Section 3 Distribution upon Dissolution
A) Upon the dissolution of the Club, the Board of Directors shall, after paying or making provision for the payment of all of the liabilities of the Club, distribute all of the remaining assets to such organization or organizations organized and operated for one or more exempt purposes within the meaning of Section 501(c) (3) of the Internal Revenue Code of 1986, as amended, or corresponding section of any future tax code. Any assets not so disposed of shall be disposed of by a court of competent jurisdiction of the county in which the principal office of the Club is then located, exclusively for such purposes or to such organizations as said Court shall determine which shall be organized exclusively for such purpose.

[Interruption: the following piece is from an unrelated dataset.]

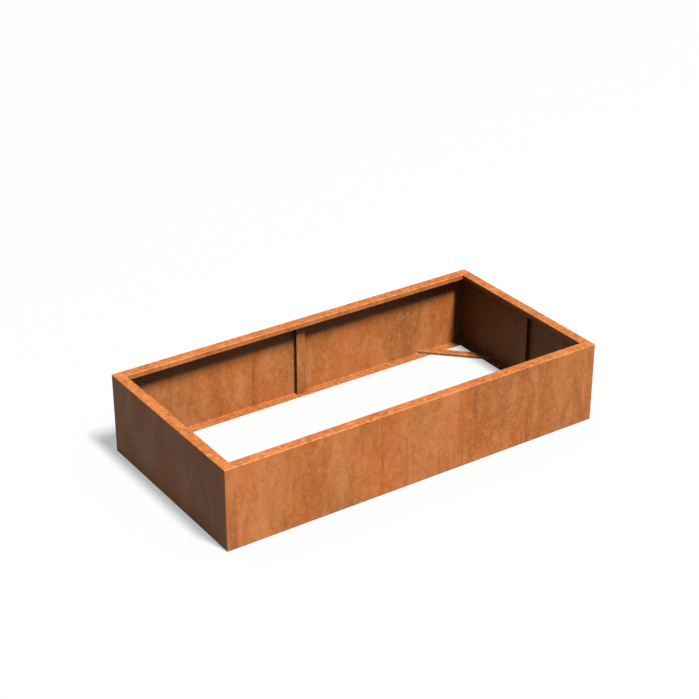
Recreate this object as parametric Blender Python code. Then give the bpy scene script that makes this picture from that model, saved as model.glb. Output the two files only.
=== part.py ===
"""Bottomless planter box welded up from folded weathering-steel sheet.

Four wall panels are folded from one gauge of sheet: a flange turned in at the bottom, the upright
wall, a flat rim turned in at the top, and a lip turned down along the rim's inner edge.  Their ends
are mitred and welded.  A folded channel stiffens the middle of each wall, and a low folded channel
braces each bottom corner across the two flanges.  Nothing moves.

Frame: origin on the ground at the centre, +X along the length, +Y towards the back, +Z up, metres.
"""

import math

import bmesh
import bpy
from mathutils import Vector

# Overall size and sheet.
LENGTH = 2.000
WIDTH = 1.000
HEIGHT = 0.400
SHEET = 0.002
BEND_RADIUS = 0.004     # outside radius of every fold
CORNER_ROUND = 0.003    # ground-off weld along each upright outer corner
GAP = 0.0003            # between pieces that touch

# Folded edges of a wall panel, outside dimensions.
RIM = 0.050
LIP = 0.025
FLANGE = 0.050

# Channel that stiffens a wall, and how far it stands from the wall's middle.
RIB_WIDTH = 0.050
RIB_DEPTH = 0.020
BACK_RIB_X = -0.0015
RIGHT_RIB_Y = -0.008

# Channel across each bottom corner.
BRACE_WIDTH = 0.040
BRACE_HEIGHT = 0.015
BRACE_SETBACK = 0.1845      # from the outer corner to the channel's middle line
BRACE_END_CLEARANCE = 0.002     # from the wall's inner face

# Weld beads.
SEAM_LEG = 0.0035       # fillet up each inner corner
STITCH_LEG = 0.003      # fillets along ribs and braces
BEAD_WIDTH = 0.005      # flat beads over the mitres of rim and flange
BEAD_HEIGHT = 0.0015
BEAD_INSET = 0.009      # from the outer face to where a mitre bead starts
RIB_STITCH = 0.030
RIB_STITCH_HEIGHTS = (0.10, 0.30)
BRACE_STITCH = 0.030

# Steps in each quarter turn.
BEND_STEPS = 6
ROUND_STEPS = 4
BEAD_STEPS = 4

SHARP_ANGLE = math.radians(30)
QUARTER = math.pi / 2

# Corners in anticlockwise order seen from above, starting at the front left.
CORNERS = {
    "front_left": (-1, -1),
    "front_right": (1, -1),
    "back_right": (1, 1),
    "back_left": (-1, 1),
}


def clear_scene():
    for item in list(bpy.data.objects):
        bpy.data.objects.remove(item, do_unlink=True)


def steel(name, colour, roughness, metallic):
    material = bpy.data.materials.new(name)
    material.use_nodes = True
    shader = material.node_tree.nodes["Principled BSDF"]
    shader.inputs["Base Color"].default_value = (*colour, 1.0)
    shader.inputs["Roughness"].default_value = roughness
    shader.inputs["Metallic"].default_value = metallic
    return material


def add_object(name, solid, material, place=(0, 0, 0), turn=0.0):
    """Name a finished solid, give it its material, and stand it in its place."""
    bmesh.ops.recalc_face_normals(solid, faces=solid.faces)
    mesh = bpy.data.meshes.new(name)
    solid.to_mesh(mesh)
    solid.free()
    mesh.shade_smooth()
    mesh.set_sharp_from_angle(angle=SHARP_ANGLE)
    mesh.materials.append(material)
    item = bpy.data.objects.new(name, mesh)
    item.location = place
    item.rotation_euler = (0, 0, turn)
    bpy.context.collection.objects.link(item)
    return item


def extrude_outline(start, shift):
    """Closed solid from an outline of points, pushed along by shift, a vector for each point."""
    solid = bmesh.new()
    near = [solid.verts.new(point) for point in start]
    face = solid.faces.new(near)
    made = bmesh.ops.extrude_face_region(solid, geom=[face])["geom"]
    for vert in made:
        if isinstance(vert, bmesh.types.BMVert):
            vert.co += shift(vert.co)
    return solid


def bar(section, end):
    """Solid with its section in YZ, running along X between the ends -end(y) and +end(y)."""
    start = [(-end(y), y, z) for y, z in section]
    return extrude_outline(start, lambda point: Vector((2 * end(point.y), 0, 0)))


def post(plan, low, high):
    """Upright solid with the given plan outline."""
    start = [(x, y, low) for x, y in plan]
    return extrude_outline(start, lambda point: Vector((0, 0, high - low)))


def folded_section(path):
    """Outline of sheet folded at right angles, whose outer skin follows the path's corners."""
    points = [Vector(point) for point in path]
    first_turn = (points[2] - points[1]).normalized()
    outer = [points[0]]
    inner = [points[0] + SHEET * first_turn]
    for before, corner, after in zip(points, points[1:], points[2:]):
        along = (corner - before).normalized()
        turned = (after - corner).normalized()
        centre = corner + BEND_RADIUS * (turned - along)
        for step in range(BEND_STEPS + 1):
            angle = QUARTER * step / BEND_STEPS
            ray = along * math.sin(angle) - turned * math.cos(angle)
            outer.append(centre + BEND_RADIUS * ray)
            inner.append(centre + (BEND_RADIUS - SHEET) * ray)
    last_run = (points[-2] - points[-3]).normalized()
    outer.append(points[-1])
    inner.append(points[-1] - SHEET * last_run)
    return [tuple(point) for point in outer + inner[::-1]]


def quarter_disc(leg):
    """Convex fillet in the corner between the two positive axes."""
    angles = [QUARTER * step / BEAD_STEPS for step in range(BEAD_STEPS + 1)]
    return [(0, 0)] + [(leg * math.cos(angle), leg * math.sin(angle)) for angle in angles]


def flat_bead(base, side):
    """Low half-oval bead on the level base, bulging up (side 1) or down (side -1)."""
    angles = [QUARTER * step / BEAD_STEPS for step in range(2 * BEAD_STEPS + 1)]
    return [(BEAD_WIDTH / 2 * math.cos(angle), base + side * BEAD_HEIGHT * math.sin(angle))
            for angle in angles]


def make_corner_cutter():
    """What grinding takes off the four upright corners, as one set of closed cutting pieces."""
    reach = 0.01
    angles = [QUARTER * step / ROUND_STEPS for step in range(ROUND_STEPS + 1)]
    arc = [Vector((CORNER_ROUND * (1 - math.sin(angle)), CORNER_ROUND * (1 - math.cos(angle))))
           for angle in angles]
    start = arc[0] + (arc[0] - arc[1])
    finish = arc[-1] + (arc[-1] - arc[-2])
    outline = [start, *arc[1:-1], finish, Vector((-reach, finish.y)),
               Vector((-reach, -reach)), Vector((start.x, -reach))]
    cutter = bmesh.new()
    for side_x, side_y in CORNERS.values():
        plan = [(side_x * (LENGTH / 2 - point.x), side_y * (WIDTH / 2 - point.y))
                for point in outline]
        piece = post(plan, -reach, HEIGHT + reach)
        mesh = bpy.data.meshes.new("corner_grinding_piece")
        piece.to_mesh(mesh)
        piece.free()
        cutter.from_mesh(mesh)
        bpy.data.meshes.remove(mesh)
    item = add_object("corner_grinding", cutter, None)
    item.hide_render = True
    item.display_type = "WIRE"
    return item


def wall_places():
    """Each wall's half length, the middle of its outer face, and its turn about Z."""
    return {
        "front_wall": (LENGTH / 2, (0, -WIDTH / 2, 0), 0),
        "right_wall": (WIDTH / 2, (LENGTH / 2, 0, 0), QUARTER),
        "back_wall": (LENGTH / 2, (0, WIDTH / 2, 0), 2 * QUARTER),
        "left_wall": (WIDTH / 2, (-LENGTH / 2, 0, 0), 3 * QUARTER),
    }


def make_walls(material, cutter):
    section = folded_section([(FLANGE, 0), (0, 0), (0, HEIGHT), (RIM, HEIGHT), (RIM, HEIGHT - LIP)])
    mitre_gap = GAP / math.sqrt(2)
    for name, (half, place, turn) in wall_places().items():
        solid = bar(section, lambda y, half=half: half - y - mitre_gap)
        wall = add_object(name, solid, material, place, turn)
        grinding = wall.modifiers.new("ground_corners", "BOOLEAN")
        grinding.operation = "DIFFERENCE"
        grinding.solver = "EXACT"
        grinding.object = cutter


def make_ribs(material, weld):
    """Channels open towards the wall, as long as its flat, with two stitches down each side."""
    back = SHEET + GAP
    front = back + RIB_DEPTH
    half = RIB_WIDTH / 2
    plan = folded_section([(-half, back), (-half, front), (half, front), (half, back)])
    foot = BEND_RADIUS + GAP
    offsets = {"front": 0.0, "right": RIGHT_RIB_Y, "back": -BACK_RIB_X, "left": 0.0}
    for wall, (_, place, turn) in wall_places().items():
        side = wall.removesuffix("_wall")
        along = Vector((math.cos(turn), math.sin(turn), 0))
        middle = Vector(place) + offsets[side] * along
        add_object(f"{side}_rib", post(plan, foot, HEIGHT - foot), material, middle, turn)
        for hand, x_sign in (("left", -1), ("right", 1)):
            for level, height in zip(("lower", "upper"), RIB_STITCH_HEIGHTS):
                stitch = [(x_sign * (half + GAP + x), back + y) for x, y in quarter_disc(STITCH_LEG)]
                low = height - RIB_STITCH / 2
                name = f"{side}_rib_weld_{hand}_{level}"
                add_object(name, post(stitch, low, low + RIB_STITCH), weld, middle, turn)


def brace_place(side_x, side_y):
    """Middle of a corner's brace, and the turn that points its +Y at the corner."""
    inward = Vector((-side_x, -side_y, 0)).normalized()
    corner = Vector((side_x * LENGTH / 2, side_y * WIDTH / 2, 0))
    turn = math.atan2(-inward.y, -inward.x) - QUARTER
    return corner + BRACE_SETBACK * inward, turn


def make_braces(material, weld):
    """Channels open downwards, cut parallel to the walls, stitched to the flanges they lie on."""
    foot = SHEET + GAP
    half = BRACE_WIDTH / 2
    section = folded_section([(-half, foot), (-half, foot + BRACE_HEIGHT),
                              (half, foot + BRACE_HEIGHT), (half, foot)])
    end_line = BRACE_SETBACK - math.sqrt(2) * (SHEET + BRACE_END_CLEARANCE)
    flange_line = BRACE_SETBACK + half - math.sqrt(2) * FLANGE
    stitch_middle = (flange_line + end_line + half) / 2
    stitch = [(-half - GAP - y, foot + z) for y, z in quarter_disc(STITCH_LEG)]
    for corner, (side_x, side_y) in CORNERS.items():
        place, turn = brace_place(side_x, side_y)
        add_object(f"{corner}_brace", bar(section, lambda y: end_line - y), material, place, turn)
        along = Vector((math.cos(turn), math.sin(turn), 0))
        for hand, x_sign in (("a", -1), ("b", 1)):
            add_object(f"{corner}_brace_weld_{hand}", bar(stitch, lambda y: BRACE_STITCH / 2), weld,
                       place + x_sign * stitch_middle * along, turn)


def make_corner_seams(weld):
    """Fillet up each inner corner, and the beads behind the mitres of the rim and the flange."""
    clear = SHEET + GAP
    foot = BEND_RADIUS + GAP
    bead_start = math.sqrt(2) * BEAD_INSET
    bead_end = math.sqrt(2) * (RIM - BEND_RADIUS)
    half = (bead_end - bead_start) / 2
    for index, (corner, (side_x, side_y)) in enumerate(CORNERS.items()):
        turn = index * QUARTER
        inner = Vector((side_x * (LENGTH / 2 - clear), side_y * (WIDTH / 2 - clear), 0))
        add_object(f"{corner}_corner_weld", post(quarter_disc(SEAM_LEG), foot, HEIGHT - foot), weld,
                   inner, turn)
        inward = Vector((-side_x, -side_y, 0)).normalized()
        outer = Vector((side_x * LENGTH / 2, side_y * WIDTH / 2, 0))
        middle = outer + (bead_start + half) * inward
        for part, base, side in (("rim", HEIGHT - clear, -1), ("flange", clear, 1)):
            add_object(f"{corner}_{part}_weld", bar(flat_bead(base, side), lambda y: half), weld,
                       middle, turn + QUARTER / 2)


def main():
    clear_scene()
    wall_steel = steel("wall_steel", (0.47, 0.175, 0.060), 0.72, 0.15)
    rib_steel = steel("rib_steel", (0.44, 0.165, 0.058), 0.74, 0.15)
    brace_steel = steel("brace_steel", (0.45, 0.170, 0.060), 0.70, 0.15)
    weld_metal = steel("weld_metal", (0.27, 0.120, 0.060), 0.60, 0.35)
    cutter = make_corner_cutter()
    make_walls(wall_steel, cutter)
    make_ribs(rib_steel, weld_metal)
    make_braces(brace_steel, weld_metal)
    make_corner_seams(weld_metal)


main()
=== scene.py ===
import math
import random
from collections import namedtuple

import bmesh
import bpy
from mathutils import Matrix, Vector


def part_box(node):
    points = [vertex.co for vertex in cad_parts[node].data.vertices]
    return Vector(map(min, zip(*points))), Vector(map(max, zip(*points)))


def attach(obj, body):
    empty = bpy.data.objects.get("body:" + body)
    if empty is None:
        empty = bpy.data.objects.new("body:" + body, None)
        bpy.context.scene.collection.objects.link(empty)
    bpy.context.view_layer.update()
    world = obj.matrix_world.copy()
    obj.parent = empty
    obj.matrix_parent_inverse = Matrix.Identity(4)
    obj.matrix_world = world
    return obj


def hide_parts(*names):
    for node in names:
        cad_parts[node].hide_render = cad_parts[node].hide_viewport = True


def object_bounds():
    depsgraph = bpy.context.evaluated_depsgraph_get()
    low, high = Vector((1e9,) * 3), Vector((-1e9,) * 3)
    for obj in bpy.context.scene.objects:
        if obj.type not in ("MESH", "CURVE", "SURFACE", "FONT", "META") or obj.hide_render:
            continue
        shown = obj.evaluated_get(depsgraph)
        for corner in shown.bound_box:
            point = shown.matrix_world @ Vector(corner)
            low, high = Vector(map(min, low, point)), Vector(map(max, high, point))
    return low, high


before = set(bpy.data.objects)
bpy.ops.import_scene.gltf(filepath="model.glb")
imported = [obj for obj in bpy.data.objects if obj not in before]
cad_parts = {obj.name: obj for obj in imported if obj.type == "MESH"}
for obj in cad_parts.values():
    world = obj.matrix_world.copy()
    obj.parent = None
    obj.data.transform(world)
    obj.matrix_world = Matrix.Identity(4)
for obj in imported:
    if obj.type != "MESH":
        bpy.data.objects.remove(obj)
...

ARTICLE 19 - AMENDMENT OF BYLAWS AND ARTICLES OF INCORPORATION
The power to amend, alter, restate, repeal or adopt new bylaws or Articles of Incorporations shall be vested solely in the Board of Directors. Such action may be taken at a regular or special meeting, for which thirty (30) days’ advance written notice has been provided to each director, such notice clearly stating the intention to address changes to the bylaws and /or the Articles of Incorporation, and setting forth the proposed changes to be voted upon. A vote of two-thirds (2/3) of the Board is required to amend, alter, restate, repeal or adopt new bylaws and/or Articles of Incorporation.
ARTICLE 20 - AMENDMENTS
The Club shall not directly provide financial support to political parties or candidates for public office. This amendment does not prohibit the use of Club funds in support of organizations such as the National Rifle Association, The Illinois State Rifle Association or other associations with which the Club becomes affiliated in support of the shooting sports and the second amendment to the United States Constitution. It is understood that these organizations may provide financial supports as they see fit in the support of our common goals. Additionally, contributions to civic and public organizations, which promote good community citizenship, are permitted.